As storm "Gertrude" dances in the North of the kingdom we are spared her gratuitous violence, merely swooshed and swished by her skirts as she whirls up there. The trees in the garden shook this morning; some in apparent  mirth, some in anger and the birds kept to cover.

Thursday 28 January 2016

Trouble with waking

Fake dawn, moon lit, seeped through the curtains at five. The quiet gave it away and I checked the time, tried to remember how to sleep and lay there past the rattle of the first commuter train. Some time slumber crept back, relaxing the muscles' unaccustomed aches from Wednesday night badminton, until I woke. The arm stretching out for the alarm stabbed; sore shoulder, a touch of tennis elbow.

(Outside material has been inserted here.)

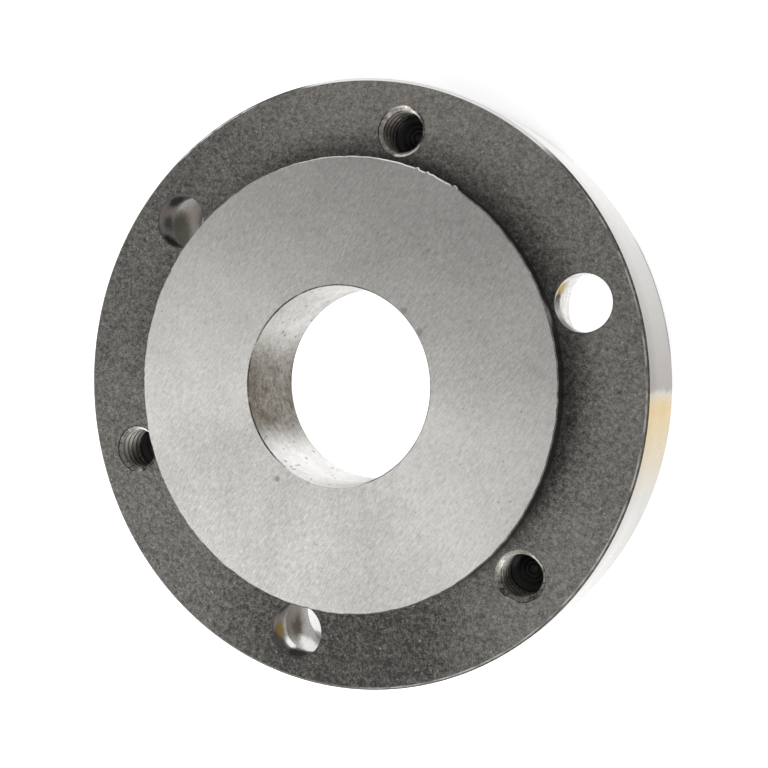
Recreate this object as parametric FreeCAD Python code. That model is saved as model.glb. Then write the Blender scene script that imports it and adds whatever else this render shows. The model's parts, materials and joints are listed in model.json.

Floods mostly dissipated had left dampness which had frozen on the street and cars. Stabbed again as I scraped to the hum of warming engine and the blower trying to clear the glass. We joined streams of warming cars queuing for no reason but each other; flowing in and out of towns beneath the broadening pale blue.

Wednesday 27 January 2016

The trouble with sleep

Too much chicken, too late, after a stressful day at work. My mind and guts wrestled the night away to the accompaniment of rain falling on stuff and wet stuff blowing about the garden, rattling windows, trying the doors and gates and driving trees to wild frenzy.

The village had grown about 20 acres of lake by morning and the journey to work required fording. I found a new waterfall.

Wednesday 13 January 2016

Wet, mild air gives way to the 15 billion light-year stare

On Monday the edge of the new moon sank in the evening sky like the golden torc of a dead Viking, diving in the sea; like a spark of red-hot iron hammer-struck from a wrought edge; like the retinal burn of a whirled brand in the night. Afterwards the pure starlight condensed to crystal ice on the glass and steel structures. New quilts' mettles tested; no mourning for their geese.